# Help with a minature dovetail jig (Porter Cable)



## nrs250 (Aug 11, 2010)

I have been using the Porter Cable 4112 Dovetail Jig system and I am now trying the minature template.

The only issue I have now is that when trying both half-blind and through options on the minature template I am having trouble setting the depth of the bits that came with the template.

When I use the depth guides the depth is way too deep. The result is that the shank of the bit burns and heats up. This is obviously wrong. I know that raising the bit will fix the issue but I was wondering if the depth guide method (I used it for the regular size tails and it worked great) is not to be used for the minature template.

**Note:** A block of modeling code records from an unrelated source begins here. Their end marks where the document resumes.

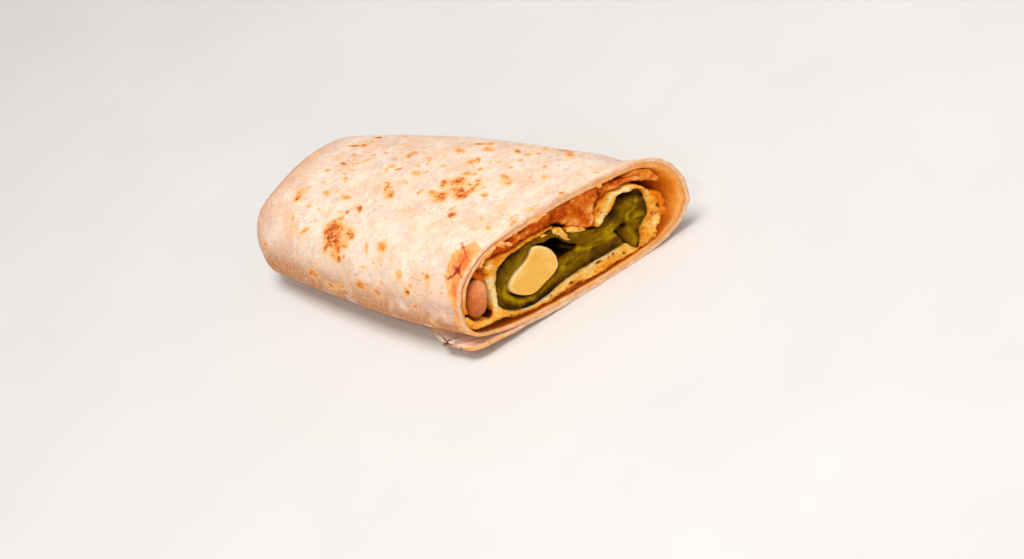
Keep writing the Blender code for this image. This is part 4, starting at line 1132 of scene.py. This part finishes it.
BROWNED = [
    ([(-22.6, 11), (-17, 10.8), (-10, 10.9), (-3, 10.6)], 0.9, 0.22),
    ([(-36, -6.6), (-31, -7.9), (-26.5, -9.4), (-20, -11.2), (-12, -12), (-3, -12.3)], 0.7, 0.42),
    ([(2, -13.2), (10, -13.4), (18, -13.6), (22, -12.6)], 0.6, 0.36),
    ([(11.4, 6.8), (12.4, 8.6), (15.8, 9.4)], 0.6, 0.30), ([(24.6, 6), (25.9, 3)], 0.5, 0.30),
    ([(28.4, -5.4), (30, -3)], 1, 0.30), ([(25.2, -3), (24, -5.4)], 0.6, 0.26),
    ([(-29.1, -0.4), (-29.8, -2.2), (-31, -4), (-32.2, -4.7)], 0.36, 1),
    ([(-26.9, 9.4), (-26.6, 8.2)], 0.8, 0.30), ([(20.6, -7.4), (19.2, -10.4)], 0.5, 0.20),
]
ORANGE = [
    ([(-23, 11.6), (-17, 11), (-10, 10.9), (-3.6, 10.6)], 0.9, 1),
    ([(27.4, 3.2), (29, 0.6), (29.2, -2.6)], 1.3, 1.1), ([(24.8, -2.4), (27.2, -4), (28.6, -5.6)], 1.3, 1),
    ([(26, 5.6), (27.2, 3.6)], 0.8, 0.6), ([(23.2, -6), (25.4, -5.4)], 0.7, 0.6),
    ([(11.2, 7.6), (13.4, 8.6)], 0.8, 0.7), ([(10.4, 4.4), (11.2, 6.2)], 0.6, 0.4),
    ([(-37.6, -1.8), (-38.2, -4.2)], 0.6, 0.5), ([(-27.2, 8), (-26.4, 10.6)], 0.7, 0.4),
    ([(0, -12.8), (14, -13.4), (21, -13.2)], 0.5, 0.7), ([(27, -8), (29.6, -5.6)], 0.6, 0.7),
]


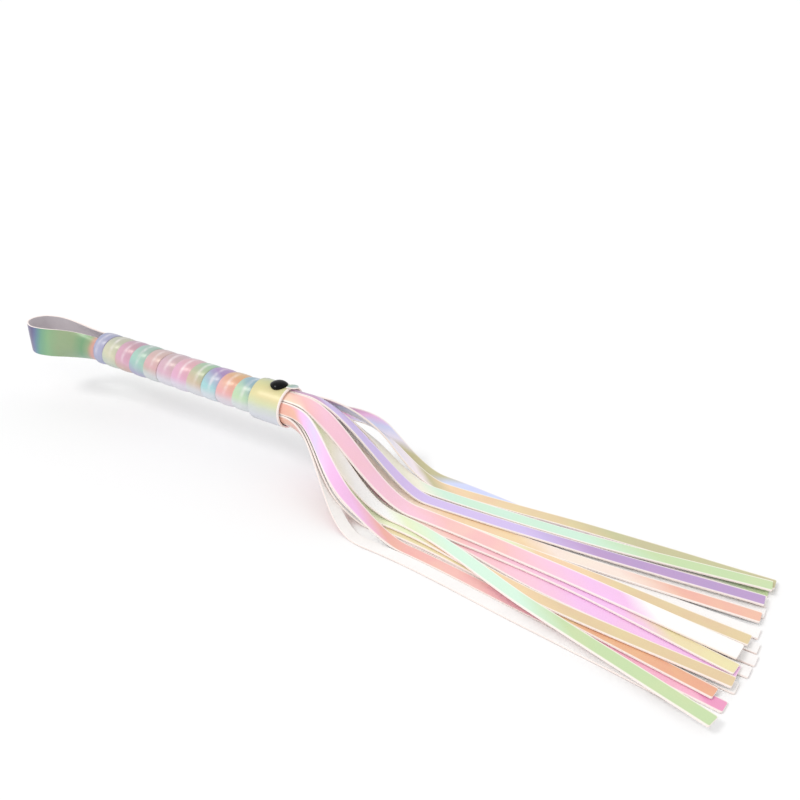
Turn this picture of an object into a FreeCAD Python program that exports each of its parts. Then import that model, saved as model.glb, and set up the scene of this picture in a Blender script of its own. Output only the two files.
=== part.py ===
"""Tassel whip: a wrapped grip with a wrist loop, a riveted collar and a fringe of flat falls.

Millimetres. The origin is on the grip's axis, half way along the grip. +X runs along the grip to
the falls, +Y is to the left and +Z is up. The grip is held level, and the falls drape from the
collar's mouth down to a table, where they lie flat in a few layers.
"""

import FreeCAD, Part
import math
import os
from collections import namedtuple

V = FreeCAD.Vector
X_AXIS = V(1, 0, 0)
Y_AXIS = V(0, 1, 0)
Z_AXIS = V(0, 0, 1)

# Handle
MOUTH_X = 100.0
BUTT_X = -78.0
TABLE_Z = -47.0
ROD_RADIUS = 7.0
TENON_RADIUS = 2.8
TENON_LENGTH = 19.0
FOAM_RADIUS = 9.6
WRAP_INNER_RADIUS = 10.7
WRAP_VALLEY_RADIUS = 11.5
WRAP_CREST_RADIUS = 12.3
WRAP_TURNS = 11
BUTT_DISC_THICKNESS = 2.0
BUTT_DISC_RADIUS = 9.4
FIT_GAP = 0.05

# Collar, header and rivet
COLLAR_RADIUS = 14.25
COLLAR_WALL = 1.2
COLLAR_LENGTH = 26.0
HEADER_REAR_SETBACK = 1.5
HEADER_FRONT_SETBACK = 6.5
HEADER_INNER_RADIUS = 3.5
HEADER_PITCH = 2.3
SHEET_THICKNESS = 1.2
RIVET_SETBACK = 9.2
RIVET_HEAD_RADIUS = 7.2
RIVET_HEAD_HEIGHT = 2.8
RIVET_POST_RADIUS = 1.5
RIVET_POST_DEPTH = 1.6

# Wrist loop
LOOP_HEIGHT = 23.0
LOOP_THICKNESS = 1.2
LOOP_ROUTE = [(-7.2, -10.2), (-20, -11.4), (-33, -13.8), (-46, -17.6), (-60, -19.2), (-70, -14.6),
              (-72.4, -6.6), (-67, 1.2), (-54, 5.4), (-38, 7.2), (-22, 8.6), (-7.2, 10.0)]
ROUTE_SAMPLES = 48
TAB_OUTER_RADIUS = 10.6
TAB_LENGTH = 26.0
TAB_SIDE_GAP = 3.0
TAB_END_GAP = 1.0
TACK_RADIUS = 0.9
TACK_SETBACK = 14.0
TACK_DEPTH = 5.0

# Falls
FALL_START = 5.0
ROOT_WIDTH = 7.6
LAYER_PITCH = SHEET_THICKNESS + 0.35
WIDEN_LENGTH = 60.0
UNTWIST_LEAD = 5.0
FAN_X = 90.0
LANDED_X = 112.0
BEND_STEPS = 18
FLAT_STEPS = 7
TANGENT_STEP = 0.5
MIDDLE_X = 200.0
END_X = 300.0
RING_RADIUS = {1: 11.6, 2: 9.3, 3: 6.9, 4: 3.4, 5: 0.0}

# Where a fall starts to drop and where it has landed. A fall whose root is higher in the roll, or
# further to the left, starts and lands later.
DROP_START = 6.0
DROP_START_PER_RISE = 0.45
DROP_END = 90.0
DROP_END_PER_RISE = 0.95
LATER_PER_LEFT = 0.55
EARLY_SHARE = 0.6

# ring and angle place a fall's root in the rolled header, angle 0 being the top and + the left.
# layer counts up from the table. fan, middle and end are the fall's Y where the bundle has
# spread, half way along and at the far end. turn is the roll that it lies down with. late moves
# its way down to the table outwards, and spread is the distance at which it reaches its fan Y.
Fall = namedtuple("Fall", "name ring angle layer width fan middle end reach turn late spread")
FALLS = [
    Fall("fall_01", 1, 112.5, 0, 9.0, 39.8, 31.5, 36.0, 304, 180, 3.5, 49),
    Fall("fall_02", 1, 67.5, 1, 9.0, 29.4, 37.5, 43.0, 306, 0, 0.5, 64),
    Fall("fall_03", 2, 120, 0, 8.4, 24.9, 22.3, 27.0, 305, 180, -3.5, 68),
    Fall("fall_04", 2, 60, 2, 9.0, 20.1, 25.0, 38.5, 305, 0, -3.5, 58),
    Fall("fall_05", 3, 135, 0, 8.4, 16.1, 13.0, 17.6, 306, 180, 3.0, 68),
    Fall("fall_06", 1, 22.5, 2, 9.0, 9.5, 15.0, 24.0, 304, 0, -1.0, 79),
    Fall("fall_07", 1, 157.5, 0, 8.4, 7.3, 1.5, -0.2, 307, 180, -5.0, 68),
    Fall("fall_08", 3, 45, 1, 9.0, 4.3, 5.0, 11.0, 305, 0, -0.5, 78),
    Fall("fall_09", 2, 180, 0, 8.4, -1.5, -8.8, -11.4, 309, 180, 0.5, 68),
    Fall("fall_10", 2, 0, 2, 9.0, -5.2, -6.0, -11.2, 304, 0, 0.5, 78),
    Fall("fall_11", 1, -22.5, 3, 12.0, -7.6, -14.0, -24.0, 302, 0, 0.5, 77),
    Fall("fall_12", 5, 0, 1, 12.0, -9.0, -27.5, -36.0, 304, 0, 0.0, 78),
    Fall("fall_13", 1, -157.5, 0, 8.4, -10.3, -18.0, -20.8, 310, -180, -5.0, 64),
    Fall("fall_14", 4, 0, 2, 8.8, -14.6, -19.0, -35.0, 303, 0, -2.5, 78),
    Fall("fall_15", 2, -60, 3, 9.0, -19.3, -49.0, -75.5, 302, 0, 0.5, 79),
    Fall("fall_16", 4, 180, 0, 8.4, -19.2, -27.5, -30.5, 309, -180, 1.0, 84),
    Fall("fall_17", 3, -45, 2, 8.4, -24.0, -39.5, -44.8, 304, 0, -4.0, 80),
    Fall("fall_18", 2, -120, 0, 8.4, -27.9, -38.5, -44.5, 306, -180, -1.0, 63),
    Fall("fall_19", 3, -135, 1, 8.4, -27.6, -40.5, -55.5, 298, -180, 3.0, 65),
    Fall("fall_20", 1, -67.5, 0, 8.4, -36.9, -48.0, -59.5, 304, 0, 18.5, 72),
    Fall("fall_21", 1, -112.5, 0, 8.0, -45.6, -56.6, -68.3, 288, -180, -4.0, 90),
]


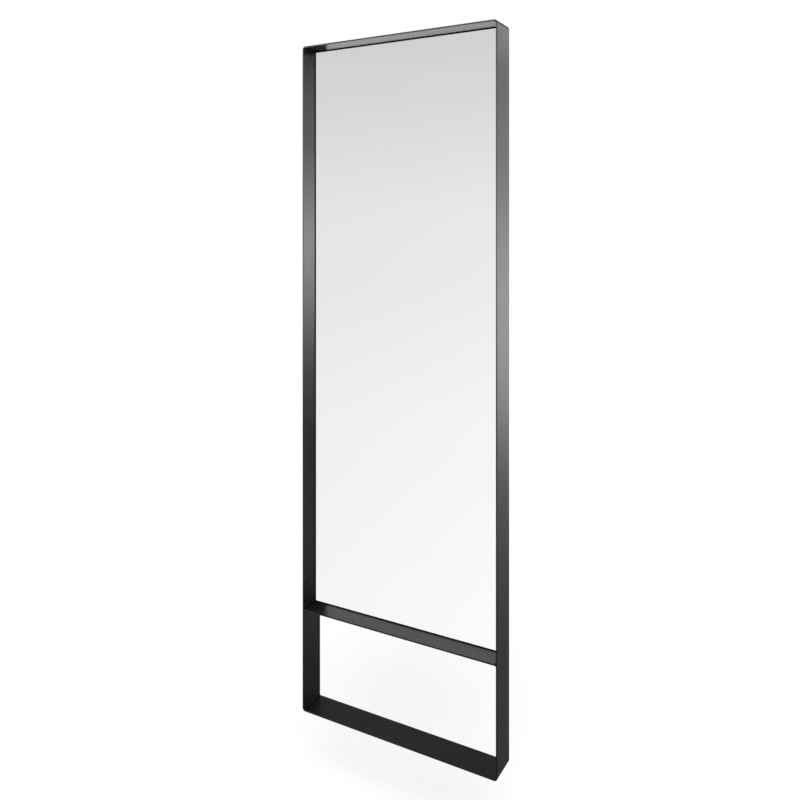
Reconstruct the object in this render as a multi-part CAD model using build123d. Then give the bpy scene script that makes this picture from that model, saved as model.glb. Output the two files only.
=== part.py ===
from build123d import *
import os

# Tall wall mirror. A pane is set deep inside a welded box frame of flat steel bar on edge. A cross rail
# of the same bar carries the pane, and the bay below the rail is open to the wall.
# Millimetres. +X is to the right seen from the front, +Y goes into the wall and +Z is up.
# The origin lies on the wall plane, midway between the entries of the two keyholes.

# Frame
WIDTH = 600.0
HEIGHT = 1800.0
DEPTH = 60.0
BAR = 4.0
BAY_HEIGHT = 268.0
CORNER_RADIUS = 9.0
BAR_EDGE_RADIUS = 0.5

# Welds: beads in the inside corners, hollow between their two legs
BEAD_SIZE = 4.5
BEAD_HOLLOW = 0.38
BEAD_FRONT_INSET = 1.5
BEAD_REAR_INSET = 4.0

# Pane and what lies behind it, from front to back
PANE = 4.0
PANE_GAP = 2.0
PANE_ARRIS = 0.8
PANE_CORNER = 1.5
FILM = 0.3
FILM_MARGIN = 4.0
TAPE = 1.0
TAPE_WIDTH = 25.0
TAPE_COUNT = 4
TAPE_END_MARGIN = 60.0
BOARD = 8.0
BOARD_GAP = 1.0
BOARD_CORNER = 5.0

# Setting blocks between the rail and the foot of the pane
BLOCK = 2.0
BLOCK_LENGTH = 60.0
BLOCK_COUNT = 2

# Tabs welded behind the board, and their screws
TAB = 2.0
TAB_WIDTH = 24.0
TAB_REACH = 24.0
TAB_BEVEL = 6.0
TAB_HOLE_FROM_BAR = 14.0
TAB_END_MARGIN = 160.0
UPRIGHT_TAB_COUNT = 3
BAR_TAB_COUNT = 2
SCREW_RADIUS = 1.75
SCREW_HEAD_RADIUS = 3.5
SCREW_HEAD = 2.2
SCREW_HEAD_BEVEL = 0.8
RECESS_LENGTH = 4.0
RECESS_WIDTH = 0.9
RECESS_DEPTH = 1.2
TAB_HOLE_CLEARANCE = 0.4
PILOT_CLEARANCE = 0.05
PILOT_END_CLEARANCE = 0.3
PILOT_FLOOR = 1.2
HEAD_TO_WALL = 0.5

# Keyhole hanger plates in the top corners, and the pockets behind them
HANGER = 2.5
HANGER_DROP = 32.0
HANGER_FROM_SIDE = 50.0
HANGER_MARGIN = 16.0
HANGER_CORNER = 6.0
KEY_ENTRY_RADIUS = 5.0
KEY_SLOT_RADIUS = 2.75
KEY_RISE = 10.0
POCKET_RADIUS = 8.0
POCKET_DEPTH = 5.0

# Bumpers on the board's back
BUMPER_RADIUS = 10.0
BUMPER_TOP_RADIUS = 8.5
BUMPER_INSET = 34.0

# Places worked out from the sizes above
side = WIDTH / 2
inner_side = side - BAR
top = HANGER_DROP
bottom = top - HEIGHT
top_inner = top - BAR
bottom_inner = bottom + BAR
rail_under = bottom_inner + BAY_HEIGHT
rail_top = rail_under + BAR
front = -DEPTH

board_back = -(TAB + SCREW_HEAD + HEAD_TO_WALL)
board_front = board_back - BOARD
tape_front = board_front - TAPE
film_front = tape_front - FILM
pane_front = film_front - PANE

panel_foot = rail_top + BLOCK
pane_side = inner_side - PANE_GAP
pane_top = top_inner - PANE_GAP
board_side = inner_side - BOARD_GAP
board_top = top_inner - BOARD_GAP
hanger_x = side - HANGER_FROM_SIDE
pilot_depth = BOARD - PILOT_FLOOR


def block(x, y, z):
    """A box from its low and high value along each axis."""
    middle = [(low + high) / 2 for low, high in (x, y, z)]
    size = [high - low for low, high in (x, y, z)]
    return Pos(*middle) * Box(*size)


def plate(sketch, y_back, y_front):
    """A sketch drawn in X and Z, made into a plate from y_back forward to y_front."""
    return extrude(Plane.XZ.offset(-y_back) * sketch, y_back - y_front, dir=(0, -1, 0))


def centred(x, z, width, height, radius):
    """A rectangle in X and Z with rounded corners."""
    return Pos(x, z) * RectangleRounded(width, height, radius)


def spread(low, high, count):
    """Evenly spaced values, each in the middle of its own share of the span."""
    step = (high - low) / count
    return [low + step * (i + 0.5) for i in range(count)]


def between(low, high, count):
    """Evenly spaced values with the first at low and the last at high."""
    return [low + (high - low) * i / (count - 1) for i in range(count)]


def facing(part, y):
    """The edges of a part that lie in the plane at y."""
    return part.edges().filter_by_position(Axis.Y, y, y)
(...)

I am sorry if this sounds stupid but I am new at dovetails.


----------



## dutchman 46 (May 23, 2007)

Hello First Name: N/a ! Welcome to the forum. Glad that You have found us. I will ask that You add Your name, and where You are from. It will aid us to be able to help You. And You will receive more post if You will. I have not used a system similar to it, so we'll let someone else try.


----------



## 3thumbs (Mar 3, 2010)

nrs250 said:


> I have been using the Porter Cable 4112 Dovetail Jig system and I am now trying the minature template.
> 
> The only issue I have now is that when trying both half-blind and through options on the minature template I am having trouble setting the depth of the bits that came with the template.
> 
> ...


**********************************************************
The depth guides on the 42xx series jigs are on each template, particular to that template.
Dave


----------



## Dr.Zook (Sep 10, 2004)

Welcome to the RouterForums nrs. Glad to have you as a member of the community.


----------



## RoyBullets (May 26, 2008)

nrs250 said:


> I have been using the Porter Cable 4112 Dovetail Jig system and I am now trying the minature template.
> 
> The only issue I have now is that when trying both half-blind and through options on the minature template I am having trouble setting the depth of the bits that came with the template.
> 
> ...


I know this is an old post but if you are still having trouble I just went through this today. As someone mentioned you need to use the depth of cut setting on each template but before you do that you need to make sure the depth setup knob is correct first.

On the big template it was pretty close which it looks like you had the same experience but on the minature it was not even close or locked in. Somewhere in the manual it mentions that all router bit depth needs to be 3/8" for all templates. I just took my 3/8" brass setup bar and adjusted the depth guide and locked the nut. You could probably do it with a ruler just as well.

Once you calibrate the setup knob, it should just be minor tweaks (half turn of knob up or down) to get your joints to fit how you like.

Hope this helps.


----------